> SOURCE DATA
____________

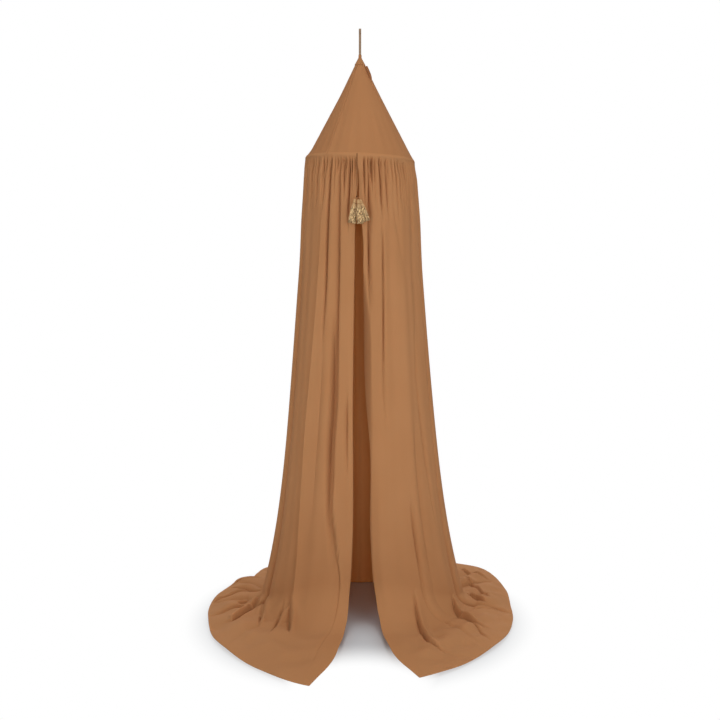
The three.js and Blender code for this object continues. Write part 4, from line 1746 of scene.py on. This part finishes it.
@dataclass
class Tassels:
    """The cord, its knot and three fanned tassels of metallic yarn."""

    dresser: Dresser
    knot: Place = (-0.012, -0.2609, -0.720)
    knot_size: float = 0.00098
    knot_thread: float = 0.00155
    knot_reach: float = 0.0048
    cord_top: float = -0.545
    cord_end: float = -0.7152
    cord_reach: float = 0.330
    cord_radius: float = 0.0015
    cord_lay: float = 0.006
    gap: float = 0.0003
    drop: float = 0.108
    thread_radius: float = 0.0012
    thread_lay: float = 0.004
    cap_radius: float = 0.0055
    cap_height: float = 0.008
    binding_height: float = 0.007
    binding_wraps: float = 0.0008
    strands: int = 210
    strand_radius: float = 0.00055
    strand_wave: float = 0.0007
    shapes: tuple[TasselShape, ...] = (
        TasselShape("left", (-0.078, -0.093), (-0.19, -0.99), 0.0, 0.30, 3),
        TasselShape("middle", (0.040, -0.111), (0.118, -1.01), 0.074, 0.25, 4),
        TasselShape("right", (0.115, -0.111), (0.362, -0.917), 0.0, 0.29, 5),
    )

    def twist(self, name: str, path: Array, radius: float, lay: float) -> Piece:
        """Cord of two plies: two rounded ridges that wind along a path.

        Args:
            name: Name of the piece.
            path: Points of its middle line.
            radius: Greatest radius.
            lay: Length of one turn of the plies.

        Returns:
            The cord.
        """
        sides = 10
        wind = np.arange(sides) / sides * TURN + np.pi * walked(path)[:, None] / lay
        return tubes(name, path[None], radius * (0.86 + 0.14 * np.abs(np.cos(wind)))[None], sides)

    def build(self) -> None:
        knot = np.array(self.knot)
        share = np.linspace(0, 1, 60)
        z = mix(self.cord_top, self.cord_end, share)
        cloth = LINES.curtain_radius(np.minimum(z, LINES.hoop_z), self.cord_reach)
        y = mix(-(cloth + self.gap + self.cord_radius), knot[1], share**4)
        path = np.stack([np.full(len(z), knot[0]), y, z], axis=1)
        cord = self.twist("tassel_cord_twist", path, self.cord_radius, self.cord_lay)
        self.dresser.settle(cord, THREAD_PAINTED_SHADE, "tassel_bunch", "tassel_cord")
        t = np.linspace(0, TURN, 97)[:, None] % TURN
        trefoil = np.sin(t) + 2 * np.sin(2 * t), -1.3 * np.sin(3 * t), np.cos(t) - 2 * np.cos(2 * t)
        turns = knot + self.knot_size * np.concatenate(trefoil, axis=1)
        knotted = tubes("tassel_knot_turns", turns[None], self.knot_thread, 10)
        face_out(knotted)
        self.dresser.settle(knotted, THREAD_PAINTED_SHADE, "tassel_bunch", "tassel_knot")
        hung = [knotted]
        for shape in self.shapes:
            hung += self.tassel(shape, knot)

    def tassel(self, shape: TasselShape, knot: Array) -> list[Piece]:
        """Makes one tassel: its thread from the knot, and below it a cap, binding and skirt.

        Args:
            shape: Which one.
            knot: Middle of the knot.

        Returns:
            Its thread, cap and binding.
        """
        name = f"tassel_{shape.side}"
        hang, foot = shape.place(shape.hang) * self.drop, shape.place(shape.foot) * self.drop
        end = float(np.linalg.norm(hang)) - self.thread_radius - self.gap
        path = knot + unit(hang) * np.linspace(self.knot_reach, end, 12)[:, None]
        thread = self.twist(f"{name}_thread_twist", path, self.thread_radius, self.thread_lay)
        lobe = np.linspace(0, np.pi / 2, 9)
        low = -self.cap_height
        wide = mix(self.thread_radius, self.cap_radius, np.sin(lobe))
        dome = np.stack([wide, 0.8 * low * (1 - np.cos(lobe))], axis=1)
        profile = np.r_[[[0, 0]], dome, [[self.cap_radius, low], [0, low]]]
        ribs = 0.95 + 0.05 * np.cos(16 * np.arange(48) / 48 * TURN)[None]
        cap = turned(f"{name}_cap_threads", profile, 48, ribs)
        top = low - self.gap
        end = top - self.binding_height
        s = np.linspace(0, 1, 41)
        wraps = self.cap_radius + 0.0001 + self.binding_wraps * np.abs(np.sin(5 * np.pi * s)) ** 0.6
        ring = np.r_[[[0, top]], np.stack([wraps, mix(top, end, s)], axis=1), [[0, end]]]
        binding = turned(f"{name}_binding_wraps", ring, 40)
        skirt = self.skirt(shape, end, float(np.linalg.norm(foot - hang)))
        down = unit(foot - hang)
        side = unit(np.cross(down, [0, 1.0, 0]))
        axes = np.stack([side, np.cross(down, side), -down])
        for piece in (cap, binding, skirt):
            moved = places(piece) @ axes + hang + knot
            piece.data.vertices.foreach_set("co", moved.astype(np.float32).ravel())
            piece.data.update()
            face_out(piece)
        for piece, finish, part in (
            (thread, THREAD, "thread"),
            (cap, PALE_THREAD_HIGHLIGHT, "cap"),
            (binding, METAL_YARN, "binding"),
            (skirt, METAL_YARN, "skirt"),
        ):
            self.dresser.settle(piece, finish, name, f"{name}_{part}")
        return [thread, cap, binding]

    def skirt(self, shape: TasselShape, end: float, length: float) -> Piece:
        """Makes the skirt of a tassel from flat metallic strands.

        Each strand starts in the binding and spreads to its own place at the foot, with a few
        small waves.

        Args:
            shape: Which tassel.
            end: Height of the binding's lower edge in the tassel's own frame.
            length: Distance from the tassel's top to its foot.

        Returns:
            The skirt in the tassel's own frame.
        """
        rng = np.random.default_rng(shape.seed)
        one = (self.strands, 1)
        out = np.sqrt(rng.uniform(0.02, 1, one))
        turn = rng.uniform(0, TURN, one)
        foot = shape.wide * self.drop / 2
        t = np.linspace(0, 1, 7)[None]
        radius = mix((self.cap_radius - 0.0004) * out, (foot - 0.0006) * out, t**0.55)
        twist = turn + 0.35 * rng.normal(size=one) * t
        swing = np.sin(t * rng.uniform(5, 13, one) + rng.uniform(0, ROUND, one))
        radius = radius + self.strand_wave * swing * t
        z = mix(end + 0.001, -rng.uniform(0.93, 1.0, one) * length, t)
        paths = np.stack([radius * np.cos(twist), radius * np.sin(twist), z], axis=-1)
        strand = self.strand_radius * rng.uniform(0.8, 1.25, (*one, 1))
        return tubes(f"tassel_{shape.side}_skirt_strands", paths, strand, 4, flat=0.45)


# ---------------------------------------------------------------- studio


class LampKind(Enum):
    """Kinds of lamps: a square panel, or a cone of light with a soft edge."""

    PANEL = "AREA"
    CONE = "SPOT"


@dataclass(frozen=True)
class Lamp:
    """A lamp that looks at a height on the canopy's axis, with its power in watts."""

    name: str
    place: Place
    power: float
    kind: LampKind = LampKind.PANEL
    aim: float = -1.35
    size: float = 3.0
    cone: float = 38.0
    softness: float = 0.7
    source: float = 0.35

    def build(self) -> None:
        """Puts the lamp into the scene."""
        data = bpy.data.lights.new(self.name, self.kind.value)
        data.energy = self.power
        if self.kind is LampKind.PANEL:
            data.size = self.size
        else:
            data.spot_size = math.radians(self.cone)
            data.spot_blend = self.softness
            data.shadow_soft_size = self.source
        lamp = bpy.data.objects.new(self.name, data)
        lamp.location = self.place
        x, y, z = (b - a for a, b in zip(self.place, (0, 0, self.aim)))
        lamp.rotation_euler = math.atan2(math.hypot(x, y), -z), 0, math.atan2(y, x) - math.pi / 2
        bpy.context.scene.collection.objects.link(lamp)


@dataclass
class Studio:
    """Camera, lamps, background and floor."""

    camera_y: float = -4.6137
    camera_z: float = -1.0244
    pitch: float = 1.739
    lens: float = 54.5
    shift: float = -0.075
    view_end: float = 60.0
    ambient: float = 0.38
    floor_half: float = 12.0
    floor_gap: float = 0.0012
    # Grey-blue floor tone, seen only near the canopy where the floor is not white: the shadow there
    # is real, and this tone darkens and cools it as painted shade.
    floor_shade_tone: Colour = (0.66, 0.69, 0.72, 1)
    lamps: tuple[Lamp, ...] = (
        Lamp("key", (2.7, -4.3, -0.7), 60),
        Lamp("fill", (-2.7, -4.3, -0.7), 30),
        Lamp("front", (0, -4.9, -0.8), 190, LampKind.CONE, -0.95),
        Lamp("top", (0, -0.8, 6.0), 175),
        Lamp("back", (0, 4.8, 0.4), 90),
    )

    def camera(self) -> None:
        """Sets the camera at the photograph's viewing angle."""
        data = bpy.data.cameras.new("camera")
        data.lens = self.lens
        data.sensor_width = 36
        data.sensor_fit = "HORIZONTAL"
        data.shift_y = self.shift
        data.clip_end = self.view_end
        camera = bpy.data.objects.new("camera", data)
        camera.location = (0, self.camera_y, self.camera_z)
        camera.rotation_euler = (math.radians(RIGHT_ANGLE - self.pitch), 0, 0)
        bpy.context.scene.collection.objects.link(camera)
        bpy.context.scene.camera = camera

    def background(self) -> None:
        """Makes the background white to the camera and to reflections, and dimmer as a light."""
        world = bpy.data.worlds.new("studio")
        bpy.context.scene.world = world
        world.use_nodes = True
        b = Board(world.node_tree, "OutputWorld")
        dim, bright = (
            b.add("Background", Color=(1, 1, 1, 1), Strength=strength)
            for strength in (self.ambient, 1)
        )
        b.plug(b.output, 0, b.shaders(self.seen(b), dim, bright))

    def seen(self, b: Board) -> Socket:
        """Output that is 1 for camera, glossy and transmission rays, but not for soft light.

        Light that goes through cloth counts as a transmission ray too, and is told by being soft.

        Args:
            b: The node board.

        Returns:
            The output socket.
        """
        ray = b.add("LightPath").outputs
        glossy = b.math("MAXIMUM", ray["Is Camera Ray"], ray["Is Glossy Ray"])
        clear = b.math("MAXIMUM", glossy, ray["Is Transmission Ray"])
        return b.math("SUBTRACT", clear, ray["Is Diffuse Ray"], clamp=True)

    def disc(self, b: Surface, centre: Place, half: Place, ramp: Span) -> Socket:
        """Share of white by the distance from a spot on the floor.

        Args:
            b: The floor's node board.
            centre: The spot.
            half: Half axes of the oval at which the gradient ends.
            ramp: Gradient at which the share is 1 and at which it is 0. The gradient is 1 at the
                spot and 0 on the oval.

        Returns:
            The output socket.
        """
        move = b.add("Mapping", Vector=b.coordinates["Object"])
        b.fill(
            move,
            Location=tuple(-c / h for c, h in zip(centre, half)),
            Scale=tuple(1 / h for h in half),
        )
        ball = b.add("TexGradient", {"gradient_type": "SPHERICAL"}, Vector=move.outputs[0])
        rising = ramp[0] < ramp[1]
        soft = b.add(
            "MapRange", {"interpolation_type": "SMOOTHSTEP"}, Value=ball.outputs["Fac"],
            From_Min=min(ramp), From_Max=max(ramp), To_Min=float(rising), To_Max=float(not rising),
        )
        return soft.outputs[0]

    def floor(self) -> None:
        """Lays the floor, which keeps the shadow near the canopy and goes white away from it."""
        level = LINES.floor_z - self.floor_gap
        half = self.floor_half
        turn = TURN / 8 + np.arange(4) * TURN / 4
        corners = about(half * math.sqrt(2) + 0 * turn, -turn, level)
        floor = raw_mesh("floor", corners, np.arange(4), np.array([4]))
        b = Surface("pale_floor", "BsdfDiffuse")
        away = self.disc(b, (0, -0.13, level), (1.05, 1.3, 1), (0.30, 0.55))
        opening = self.disc(b, (0, -1.0, level), (0.55, 0.62, 1), (0.6, 0.15))
        share = b.math("MULTIPLY", b.math("MAXIMUM", away, opening), self.seen(b))
        b.plug(b.output, 0, b.shaders(share, b.shader, b.add("Emission")))
        # the floor's grey-blue tone adds painted shade to the real shadow near the canopy
        floor.data.materials.append(b.wear(Color=self.floor_shade_tone))

    def build(self) -> None:
        """Sets up the whole studio."""
        self.camera()
        self.background()
        for lamp in self.lamps:
            lamp.build()
        self.floor()
        bpy.context.scene.view_settings.view_transform = "Standard"


def main() -> None:
    """Builds the canopy piece by piece."""
    logging.basicConfig(level=logging.INFO, format="%(message)s")
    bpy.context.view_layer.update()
    Studio().build()
    dresser = Dresser()
    for assembly in (Tassels, Hoop, Curtain, Roof, HangingLoop):
        assembly(dresser).build()


if __name__ == "__main__":
    main()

____________

> THE EXERCISE
Quote exactly the opening line of the material above and every line after it, up to and including the line that contains "lay: Length of".

> SOLVED PROBLEM
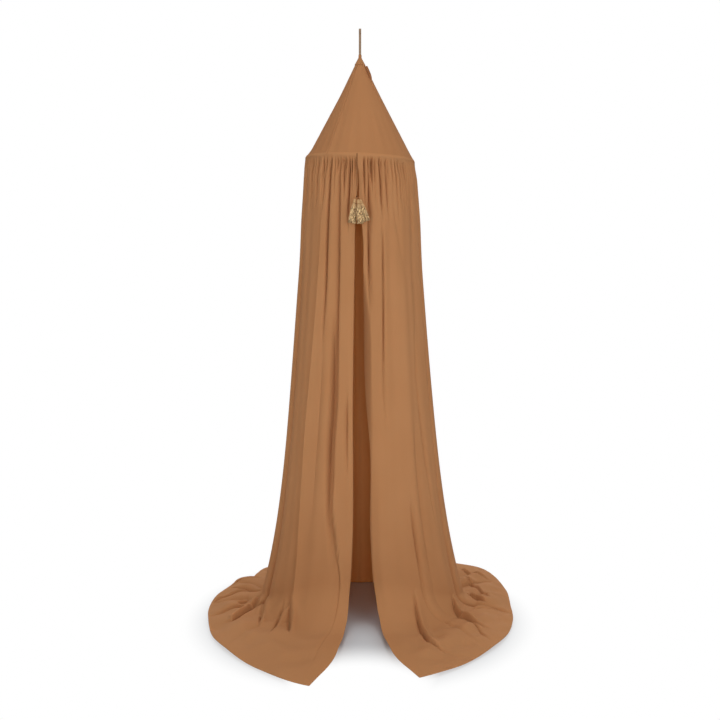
The three.js and Blender code for this object continues. Write part 4, from line 1746 of scene.py on. This part finishes it.
@dataclass
class Tassels:
    """The cord, its knot and three fanned tassels of metallic yarn."""

    dresser: Dresser
    knot: Place = (-0.012, -0.2609, -0.720)
    knot_size: float = 0.00098
    knot_thread: float = 0.00155
    knot_reach: float = 0.0048
    cord_top: float = -0.545
    cord_end: float = -0.7152
    cord_reach: float = 0.330
    cord_radius: float = 0.0015
    cord_lay: float = 0.006
    gap: float = 0.0003
    drop: float = 0.108
    thread_radius: float = 0.0012
    thread_lay: float = 0.004
    cap_radius: float = 0.0055
    cap_height: float = 0.008
    binding_height: float = 0.007
    binding_wraps: float = 0.0008
    strands: int = 210
    strand_radius: float = 0.00055
    strand_wave: float = 0.0007
    shapes: tuple[TasselShape, ...] = (
        TasselShape("left", (-0.078, -0.093), (-0.19, -0.99), 0.0, 0.30, 3),
        TasselShape("middle", (0.040, -0.111), (0.118, -1.01), 0.074, 0.25, 4),
        TasselShape("right", (0.115, -0.111), (0.362, -0.917), 0.0, 0.29, 5),
    )

    def twist(self, name: str, path: Array, radius: float, lay: float) -> Piece:
        """Cord of two plies: two rounded ridges that wind along a path.

        Args:
            name: Name of the piece.
            path: Points of its middle line.
            radius: Greatest radius.
            lay: Length of one turn of the plies.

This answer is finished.